### To do
Take the data below and copy exactly the lines starting at the one with "# Fan lead and its plug on the board" and finishing at the one with "from mathutils import Matrix, Vector", both included.

### Supplied information
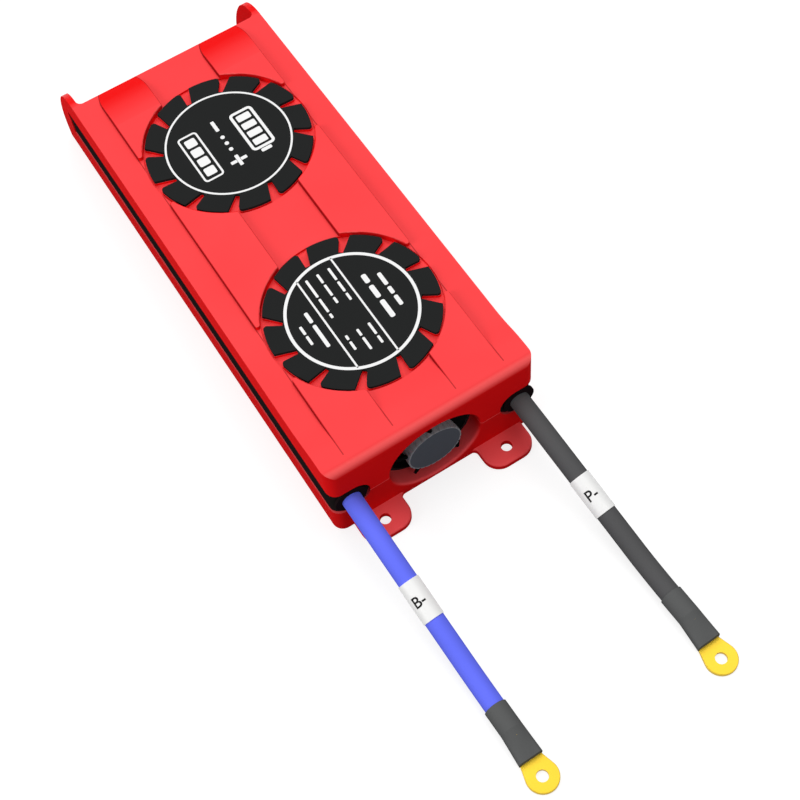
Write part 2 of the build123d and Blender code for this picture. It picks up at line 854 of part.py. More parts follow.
# Heat sink with fins along the air stream, on a thermal pad
pad_top = transistor_top + pad_thickness
pad_front_y = transistor_first_y - transistor_size[1] / 2
pad_rear_y = transistor_first_y + transistor_span + transistor_size[1] / 2
pad_half_width = transistor_row_x + transistor_size[0] / 2 + pad_margin
with BuildPart() as thermal_pad:
    box_between(-pad_half_width, pad_half_width, pad_front_y, pad_rear_y, transistor_top, pad_top)
finish(thermal_pad, "thermal_pad")

sink_top = roof_underside - sink_roof_gap
fin_height = sink_top - pad_top
with BuildPart() as heat_sink:
    with BuildSketch(Plane.XZ.offset(-sink_rear_y)):
        with Locations((0, pad_top + sink_base / 2)):
            Rectangle(2 * sink_half_width, sink_base)
        with Locations((0, pad_top + fin_height / 2)):
            with GridLocations((2 * sink_half_width - fin_thickness) / (fin_count - 1), 1, fin_count, 1):
                Rectangle(fin_thickness, fin_height)
    extrude(amount=sink_rear_y - sink_front_y)
    for x, y in sink_screw_places:
        post(x, y, pad_top, pad_top + sink_base, sink_screw_radius, Mode.SUBTRACT)
finish(heat_sink, "heat_sink")


def screw(x, y, head_z, head_radius, head_height, shank_radius, shank_length, up):
    """Pan head screw whose shank points up or down from the seat of its head."""
    post(x, y, min(head_z, head_z - up * head_height), max(head_z, head_z - up * head_height), head_radius)
    post(x, y, min(head_z, head_z + up * shank_length), max(head_z, head_z + up * shank_length), shank_radius)
    outer_z = head_z - up * head_height
    recess_z = (outer_z, outer_z + up * recess_depth)
    for long_x, long_y in ((recess_length, recess_width), (recess_width, recess_length)):
        box_between(
            x - long_x / 2, x + long_x / 2, y - long_y / 2, y + long_y / 2,
            min(recess_z), max(recess_z), Mode.SUBTRACT,
        )


with BuildPart() as cover_screws:
    for x, y in boss_places:
        screw(
            x, y, cover_head_depth, cover_head_radius, cover_head_height,
            cover_screw_radius, cover_screw_length, 1,
        )
finish(cover_screws, "cover_screws")

with BuildPart() as board_screws:
    for x, y in post_places:
        screw(
            x, y, board_top, board_head_radius, board_head_height,
            board_screw_radius, board_screw_length, -1,
        )
finish(board_screws, "board_screws")

with BuildPart() as sink_screws:
    for x, y in sink_screw_places:
        screw(
            x, y, board_bottom, sink_head_radius, sink_head_height,
            sink_screw_radius, pad_top + sink_base - board_bottom, 1,
        )
finish(sink_screws, "sink_screws")

# Sockets at the far end, and their pins
for socket_name, (socket_x, pin_count) in sockets.items():
    half = socket_half_width(pin_count)
    with BuildPart() as socket:
        box_between(
            socket_x - half, socket_x + half, plate_end_y - socket_depth, plate_end_y,
            board_top, board_top + socket_height,
        )
        box_between(
            socket_x - half + socket_wall, socket_x + half - socket_wall,
            plate_end_y - socket_cavity_depth, plate_end_y,
            board_top + socket_wall, board_top + socket_height - socket_wall, Mode.SUBTRACT,
        )
        for pin_x in pin_places(socket_x, pin_count):
            box_between(
                pin_x - pin_width / 2, pin_x + pin_width / 2,
                plate_end_y - socket_depth, plate_end_y - socket_cavity_depth,
                pin_height - pin_width / 2, pin_height + pin_width / 2, Mode.SUBTRACT,
            )
        for side in (-1, 1):
            box_between(
                socket_x + side * (half - socket_key_inset) - socket_key_width / 2,
                socket_x + side * (half - socket_key_inset) + socket_key_width / 2,
                plate_end_y - socket_cavity_depth / 2, plate_end_y,
                board_top + socket_height - socket_wall, board_top + socket_height, Mode.SUBTRACT,
            )
    finish(socket, socket_name)

with BuildPart() as socket_pins:
    for socket_x, pin_count in sockets.values():
        for pin_x in pin_places(socket_x, pin_count):
            tail_y = plate_end_y - socket_depth - pin_tail
            box_between(
                pin_x - pin_width / 2, pin_x + pin_width / 2,
                tail_y, plate_end_y - socket_cavity_depth + pin_reach,
                pin_height - pin_width / 2, pin_height + pin_width / 2,
            )
            box_between(
                pin_x - pin_width / 2, pin_x + pin_width / 2,
                tail_y, tail_y + pin_width,
                board_top, pin_height,
            )
finish(socket_pins, "socket_pins")

# Power cables, with what is on them

def corner_radii(points):
    """Arc radius at each inner point of a route: as large as its two runs allow."""
    radii = []
    for before, here, after in zip(points, points[1:], points[2:]):
        run_in = Vector(here) - Vector(before)
        run_out = Vector(after) - Vector(here)
        half_turn = math.radians(run_in.get_angle(run_out) / 2)
        radii.append(arc_share * min(run_in.length, run_out.length) / math.tan(half_turn))
    return radii


def tube(points, radius):
    """Round tube along straight runs joined by tangent arcs."""
    radii = corner_radii(points)
    with BuildPart() as piece:
        with BuildLine() as route:
            FilletPolyline(*points, radius=radii)
        with BuildSketch(Plane(origin=points[0], z_dir=Vector(points[1]) - Vector(points[0]))) as section:
            Circle(radius)
        sweep(section.sketch, path=route.line)
    length = sum(edge.length for edge in route.edges())
    print("arc radii", [round(value, 1) for value in radii], "length", round(length, 1))
    print("volume over section times length", round(piece.part.volume / (math.pi * radius**2 * length), 4))
    return piece


for cable_name, route_points in cable_routes.items():
    cable = tube(route_points, cable_radius)
    finish(cable, f"{cable_name}_cable")

    start = Vector(route_points[0])
    with BuildPart() as terminal:
        box_between(
            start.X - terminal_width / 2, start.X + terminal_width / 2,
            start.Y, start.Y + terminal_length, board_top, terminal_top,
        )
        upright = terminal.edges().filter_by(Axis.Z)
        fillet(upright, radius=terminal_edge_radius)
    finish(terminal, f"{cable_name}_terminal")

    with BuildPart() as grommet:
        grommet_front_y = front_y + frame_face_recess
        with BuildSketch(Plane(origin=(start.X, grommet_front_y, start.Z), z_dir=(0, -1, 0))):
            Circle(grommet_radius)
        extrude(amount=-grommet_length)
        with BuildSketch(Plane(origin=(start.X, grommet_front_y, start.Z), z_dir=(0, -1, 0))):
            Circle(grommet_flange_radius)
        extrude(amount=grommet_flange_length)
        with BuildSketch(Plane(origin=(start.X, start.Y, start.Z), z_dir=(0, -1, 0))):
            Circle(cable_radius)
        extrude(amount=terminal_length, mode=Mode.SUBTRACT)
    finish(grommet, f"{cable_name}_grommet")

    sleeve_from = Vector(route_points[2])
    sleeve_to = Vector(route_points[3])
    sleeve_way = (sleeve_to - sleeve_from).normalized()
    sleeve_start = (sleeve_from + sleeve_to) * 0.5 - sleeve_way * (sleeve_length / 2)
    with BuildPart() as sleeve:
        with BuildSketch(Plane(origin=sleeve_start, z_dir=sleeve_way)):
            Circle(cable_radius + sleeve_wall)
            Circle(cable_radius, mode=Mode.SUBTRACT)
        extrude(amount=sleeve_length)
    finish(sleeve, f"{cable_name}_sleeve")

    cable_end = Vector(route_points[-1])
    way = (cable_end - Vector(route_points[-2])).normalized()
    across = Vector(0, 0, 1).cross(way)

    def section_plane(distance, height):
        """Plane across the lug at a distance past the cable's end, at a height."""
        place = cable_end + way * distance
        return Plane(origin=(place.X, place.Y, height), x_dir=across, z_dir=way)

    palm_middle = lug_floor_gap + lug_thickness / 2
    reach = lug_hole_distance - lug_palm_start
    ring = cable_end + way * lug_hole_distance
    with BuildPart() as palm:
        with BuildSketch(Plane(origin=(ring.X, ring.Y, lug_floor_gap), x_dir=way, z_dir=(0, 0, 1))):
            with BuildLine():
                lean_angle = math.degrees(math.atan2(lug_ring_radius - lug_neck_half_width, reach))
                top = PolarLine((0, 0), lug_ring_radius, 90 + lean_angle, mode=Mode.PRIVATE) @ 1
                ThreePointArc(top, (lug_ring_radius, 0), (top.X, -top.Y))
                Polyline(
                    (top.X, -top.Y),
                    (-reach, -lug_neck_half_width),
                    (-reach, lug_neck_half_width),
                    top,
                )
            make_face()
            Circle(lug_hole_radius, mode=Mode.SUBTRACT)
        extrude(amount=lug_thickness)
        rim = [
            edge
            for edge in palm.faces().sort_by(Axis.Z)[-1].outer_wire().edges()
            if (edge.center() - ring).dot(way) > lug_edge_radius - reach
        ]
        fillet(rim, radius=lug_edge_radius)

    with BuildPart() as lug:
        with BuildSketch(section_plane(0, cable_end.Z)):
            Circle(lug_barrel_radius)
        extrude(amount=lug_barrel_length)
        with BuildSketch(section_plane(lug_barrel_length, cable_end.Z)):
            Circle(lug_barrel_radius)
        with BuildSketch(section_plane(lug_palm_start, palm_middle)):
            Rectangle(2 * lug_neck_half_width, lug_thickness)
        loft()
        add(palm.part)
    finish(lug, f"{cable_name}_lug")

    shrink_radius = cable_radius + shrink_wall
    with BuildPart() as shrink:
        with BuildSketch(section_plane(-shrink_on_cable, cable_end.Z)):
            Circle(shrink_radius)
        extrude(amount=shrink_on_cable + shrink_round_past)
        with BuildSketch(section_plane(shrink_round_past, cable_end.Z)):
            Circle(shrink_radius)
        flat_middle = lug_floor_gap + shrink_flat_height / 2
        with BuildSketch(section_plane(shrink_length - shrink_on_cable, flat_middle)):
            RectangleRounded(shrink_flat_width, shrink_flat_height, shrink_flat_radius)
        loft()
        add(lug.part, mode=Mode.SUBTRACT)
        with BuildSketch(section_plane(-shrink_on_cable, cable_end.Z)):
            Circle(cable_radius)
        extrude(amount=shrink_on_cable, mode=Mode.SUBTRACT)
    finish(shrink, f"{cable_name}_shrink")

# Fan lead and its plug on the board
with BuildPart() as fan_plug:
    with Locations((fan_plug_x, plug_y, board_top + fan_plug_size[2] / 2)):
        Box(*fan_plug_size)
finish(fan_plug, "fan_plug")

fan_lead = tube(
    [
        (fan_plug_x, fan_back_y, plug_top + lead_drop),
        (fan_plug_x, fan_back_y + lead_run, plug_top + lead_drop),
        (fan_plug_x, plug_y, plug_top + lead_run),
        (fan_plug_x, plug_y, plug_top),
    ],
    lead_radius,
)
finish(fan_lead, "fan_lead")
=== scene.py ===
# %% [markdown]
# # A fan-cooled battery management board
#
# The real object is a small red box that guards a battery pack. Its circuit board and heat
# sink sit inside two moulded shells, a fan at one end blows along them, and two thick
# silicone cables with ring lugs join it to the battery and to the load.
#
# The hard parts come from a CAD model. This script gives them their surfaces, makes the
# soft cables, and adds the printing that CAD leaves out.

# %% Load the fixed frame
import bpy
import json
import math
from mathutils import Matrix, Vector


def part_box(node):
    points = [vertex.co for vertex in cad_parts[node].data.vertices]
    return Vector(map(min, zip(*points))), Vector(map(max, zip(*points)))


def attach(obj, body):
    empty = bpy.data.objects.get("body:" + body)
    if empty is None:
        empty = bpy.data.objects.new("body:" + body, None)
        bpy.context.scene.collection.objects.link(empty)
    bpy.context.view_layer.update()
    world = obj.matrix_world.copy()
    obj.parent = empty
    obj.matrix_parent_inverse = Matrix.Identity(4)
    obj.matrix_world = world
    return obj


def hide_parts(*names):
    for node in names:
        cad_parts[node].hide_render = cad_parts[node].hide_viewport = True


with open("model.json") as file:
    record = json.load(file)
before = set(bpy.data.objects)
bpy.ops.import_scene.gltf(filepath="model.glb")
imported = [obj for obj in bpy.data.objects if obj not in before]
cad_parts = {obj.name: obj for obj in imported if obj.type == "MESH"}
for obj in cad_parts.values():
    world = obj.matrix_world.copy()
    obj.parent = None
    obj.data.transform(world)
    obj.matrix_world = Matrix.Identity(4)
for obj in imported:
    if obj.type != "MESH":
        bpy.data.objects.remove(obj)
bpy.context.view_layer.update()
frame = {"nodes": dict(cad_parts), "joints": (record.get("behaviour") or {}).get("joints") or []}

nodes = frame["nodes"]
mm = 0.001

# %% [markdown]
# ## Camera
#
# The photograph looks steeply down on the fan end, from the left, with a slight roll. The
# straight edges of the housing fix that view exactly: the place, the direction that the
# lens points in and the direction that is up in the picture. A camera looks along its own
# -Z, so the three directions become the columns of its matrix.

# %% Camera at the photograph's angle
camera_place = Vector((-0.0872, -0.2430, 0.3878))
camera_forward = Vector((0.20474, 0.43770, -0.87550)).normalized()
camera_up = Vector((0.49342, 0.72634, 0.47851))
camera_right = camera_forward.cross(camera_up).normalized()
camera_up = camera_right.cross(camera_forward)

camera_data = bpy.data.cameras.new("camera")
camera_data.sensor_width = 36.0
camera_data.lens = 69.41
camera_data.clip_start = 0.01
camera = bpy.data.objects.new("camera", camera_data)
turn = Matrix((camera_right, camera_up, -camera_forward)).transposed()
camera.matrix_world = Matrix.Translation(camera_place) @ turn.to_4x4()
bpy.context.scene.collection.objects.link(camera)
bpy.context.scene.camera = camera
print("camera", [round(v, 4) for v in camera_place], "lens", camera_data.lens)

# %% [markdown]
# ## The two power cables
#
# Each cable is a stranded copper conductor in a soft silicone sheath, 5.8 mm thick. It
# leaves the front wall level, sinks to the table under its own weight, and ends in a lug.
# A curve with a round bevel is the natural way to make it: the curve is the wire's
# centreline, and its control points are the points of the route. A NURBS curve of order 3
# turns them into one smooth bend.

# %% Cables as smooth curves
cable_radius = 2.9 * mm
cable_routes = {
    "battery": [
        (-26.8, -68.3, 15.25),
        (-26.8, -82.0, 15.25),
        (-26.45, -95.6, 13.1),
        (-25.25, -119.5, 6.2),
        (-24.75, -133.0, 3.3),
        (-24.5, -146.8, 3.3),
    ],
    "pack": [
        (27.1, -68.3, 15.25),
        (27.1, -82.0, 15.25),
        (27.7, -95.6, 13.1),
        (29.7, -119.5, 6.2),
        (30.5, -133.0, 3.3),
        (31.1, -146.8, 3.3),
    ],
}


def smooth_curve(name, points, radius):
    """A NURBS curve through a route, with a round section."""
    data = bpy.data.curves.new(name, "CURVE")
    data.dimensions = "3D"
    data.bevel_depth = radius
    data.bevel_resolution = 8
    data.use_fill_caps = True
    data.resolution_u = 24
    spline = data.splines.new("NURBS")
    spline.points.add(len(points) - 1)
    for control, place in zip(spline.points, points):
        control.co = (*[v * mm for v in place], 1.0)
    spline.order_u = 3
    spline.use_endpoint_u = True
    piece = bpy.data.objects.new(name, data)
    bpy.context.scene.collection.objects.link(piece)
    return piece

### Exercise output
# Fan lead and its plug on the board
with BuildPart() as fan_plug:
    with Locations((fan_plug_x, plug_y, board_top + fan_plug_size[2] / 2)):
        Box(*fan_plug_size)
finish(fan_plug, "fan_plug")

fan_lead = tube(
    [
        (fan_plug_x, fan_back_y, plug_top + lead_drop),
        (fan_plug_x, fan_back_y + lead_run, plug_top + lead_drop),
        (fan_plug_x, plug_y, plug_top + lead_run),
        (fan_plug_x, plug_y, plug_top),
    ],
    lead_radius,
)
finish(fan_lead, "fan_lead")
=== scene.py ===
# %% [markdown]
# # A fan-cooled battery management board
#
# The real object is a small red box that guards a battery pack. Its circuit board and heat
# sink sit inside two moulded shells, a fan at one end blows along them, and two thick
# silicone cables with ring lugs join it to the battery and to the load.
#
# The hard parts come from a CAD model. This script gives them their surfaces, makes the
# soft cables, and adds the printing that CAD leaves out.

# %% Load the fixed frame
import bpy
import json
import math
from mathutils import Matrix, Vector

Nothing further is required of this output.